Basta con quel “reddito” occorre lavoro e ancora lavoro

Il reddito di sostegno, che fu il cavallo di battaglia dei Cinque stelle si è dimostrato, nel tempo, una sorta di trappola per chi ne ha diritto ed una ghiotta occasione di rubare denaro per chi si gratta da mane a sera. Quanti di quelli che hanno rapinato lo Stato sono stati puniti? I soldi sono stati restituiti? A quanto ammonta il danno erariale? Non è giusto che paghi sempre Pantalone.

Roma – Dividere la politica tra buoni e cattivi, tra strenui difensori del malessere sociale ed insensibili alla sofferenza è di una inciviltà inaudita, che dovrebbe fare riflettere. Quando la politica non è fatta da ragionamenti pacati, anche se divergenti, ma si esasperano i toni, falsando parole e motivazioni, ne viene fuori un cocktail disgustoso in cui i componenti più acidi sono la violenza e la disperazione. Elementi che diventano una miscela esplosiva, che deve turbare e preoccupare tutti. Le sofferenze aumentano ogni giorno che passa, come le disuguaglianze sociali, che non permettono di vivere con dignità e speranza.

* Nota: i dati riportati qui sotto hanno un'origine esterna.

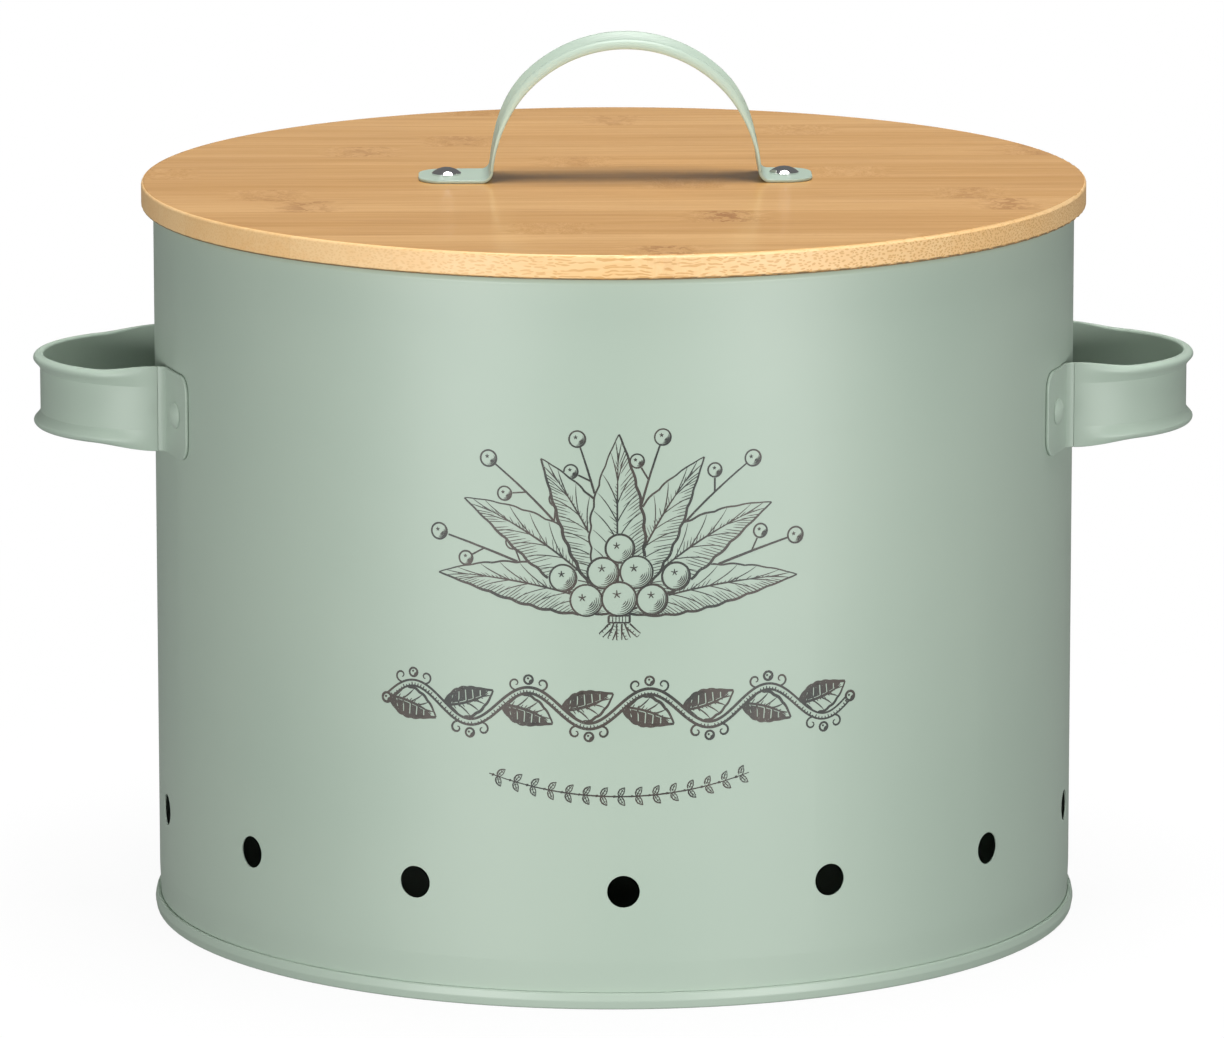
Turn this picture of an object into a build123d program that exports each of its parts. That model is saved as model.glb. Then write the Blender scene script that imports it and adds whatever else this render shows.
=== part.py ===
"""Potato storage bin: a rolled steel drum with a seamed base, a row of air vents, two riveted
strap handles and a loose bamboo lid that carries a bolted strap handle.

Millimetres, +Z up. The origin is the centre of the base on the ground plane, +X runs through the
two side handles and the front of the bin faces -Y.
"""

import os
from math import atan2, cos, degrees, isclose, radians, sin, sqrt

from build123d import *

# ---------------------------------------------------------------- drum
body_diameter = 280.0
body_height = 217.5
sheet = 0.4
rim_curl_diameter = 4.0
rim_curl_sweep = 300.0
lap_width = 7.0

# ---------------------------------------------------------------- base and its double seam
seam_height = 5.0
seam_play = 0.03
seam_heel_bend = 0.6
seam_bulge = 0.45
seam_bulge_height = 2.6
seam_bulge_bend = 1.2
hook_clearance = 0.6
hook_roundness = 0.85
base_panel_drop = 0.1
base_bend = 1.2
base_step_inset = 28.0
base_step_rise = 1.5
base_step_run = 3.0

# ---------------------------------------------------------------- neck above the seam
neck_depth = 0.3
neck_gap = 0.7
neck_ramp = 8.0
neck_bend = 20.0

# ---------------------------------------------------------------- air vents
vent_diameter = 9.6
vent_height = 35.4
vent_count = 13
vent_spacing_angle = 25.87

# ---------------------------------------------------------------- strap shared by the three handles
strap_thickness = 1.0
strap_bend = 4.0
strap_edge_round = 0.4
coat_play = 0.05
lip_rise = 2.05
lip_draw = 1.85
lip_width = 6.4
lip_crest_setback = 1.5
lip_crease_slope = 26.0
lip_curl_angle = 78.0
lip_curl_drop = 1.25
loop_stations = 36

# ---------------------------------------------------------------- side handles
side_strap_width = 26.0
side_handle_drop = 56.6
side_loop_radius = 36.5
side_loop_inset = 2.5
side_tab_length = 17.9
side_tab_corner = 5.5
side_lip_full_angle = 58.0
side_lip_end_angle = 88.0

# ---------------------------------------------------------------- side rivets
rivet_setback = 8.9
rivet_diameter = 4.0
rivet_play = 0.05
rivet_head_diameter = 8.0
rivet_head_height = 1.9
rivet_tail_diameter = 6.4
rivet_tail_height = 1.3
rivet_tail_dimple = 0.7
rivet_dimple_slope = 45.0

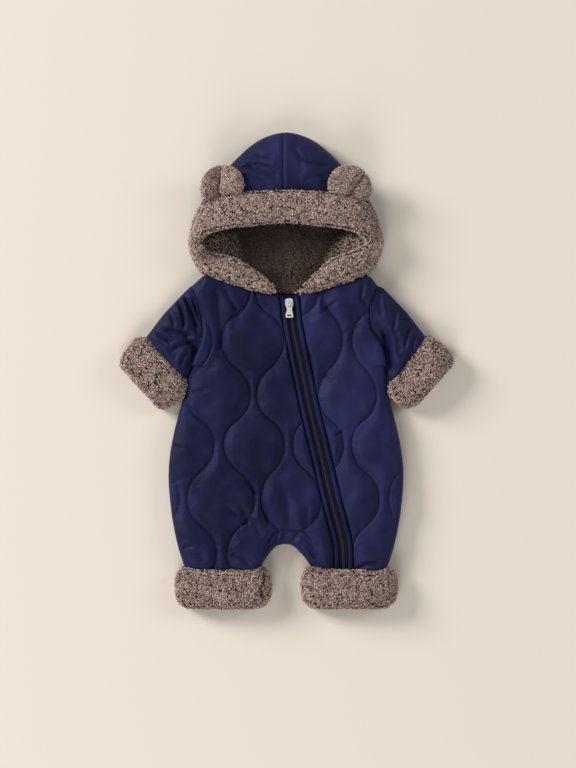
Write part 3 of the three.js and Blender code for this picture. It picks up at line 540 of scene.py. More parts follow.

Ed è proprio la mancanza di speranza che desta la maggiore preoccupazione per quel popolo di percettori del Reddito di Cittadinanza i quali, abituati da una cronica incapacità manifestata dai vari governi che si sono succeduti negli anni, non credono più che venga consentita loro la possibilità di abilitarsi ed integrarsi nella società. Il vero problema, infatti, è che la maggioranza delle storie di queste povere famiglie viene vissuta, da una larga parte del Paese, come un corpo estraneo alla collettività più fortunata. Ciò al netto di tutte le distorsioni e di un sistema fallace e traballante, nonché delle furberie messe in atto da alcuni che hanno intorbidito anche il consenso popolare e gettato ombre gigantesche sulla opportunità di prorogare, sine die, utili frammenti di sopravvivenza generati proprio dal RdC.

D’altronde è sotto gli occhi di tutti la campagna di delegittimazione verso questo strumento di sopravvivenza, basato per lo più sul fallimento degli strumenti collaterali (vedi i navigator e le agenzie regionali del lavoro) che dovevano rappresentare il collante necessario per uscire da una temporanea situazione di assistenza, per essere accompagnati nel mondo del lavoro. Vero tutto e legittime le modifiche ad una legge zoppa e che non genera dignità e produttività.

Minacce a Giorgia Meloni e alla figlia di 6 anni

Però fino a quando non saranno evidenti i passaggi di formazione, l’inserimento nel mondo del lavoro e la ristrutturazione dei Centri per l’impiego, si continuerà a parlare del nulla. Stucchevoli le posizioni dei singoli partiti, inariditi su posizioni standard e identitarie. Solo demagogia spicciola che non serve a nulla, se non per alimentare le tifoserie, l’esasperazione e talvolta la violenza. Proprio per questo sono gravissime e devono destare dissenso da parte di tutti le minacce a Giorgia Meloni apparse sui social. Il profilo Twitter di FdI ha raccolto una serie di post violenti, sessisti, pieni di minacce di morte contro la presidente del Consiglio e la figlia, scritti tutti da uno stesso utente dal seguente tenore:

“Se togli il reddito di cittadinanza ammazzo te e tua figlia…, “ci vuole la morte di lei e sua figlia”, “Veramente, attenta! Finiscila con questa cosa di togliere il reddito di cittadinanza, senno ti ammazzo lo capisci?”.

Sono solo alcune delle frasi ripugnanti pubblicate sul social contro la Meloni e la figlia di sei anni. L’account che le ha scritte risulta ora sospeso, in quanto segnalato alla Polizia postale ed il responsabile arrestato. Tanta solidarietà alla premier da parte di tutti, ma se non finirà l’accanimento terapeutico verso questa forma di sussidio, la percezione generale rimarrà sempre quella di considerare l’abolizione del RdC un’ingiustizia sociale. È necessario accompagnare il percettore al lavoro, tutelando allo stesso tempo i più fragili. Ma in otto mesi sarà mai possibile raggiungere l’obiettivo?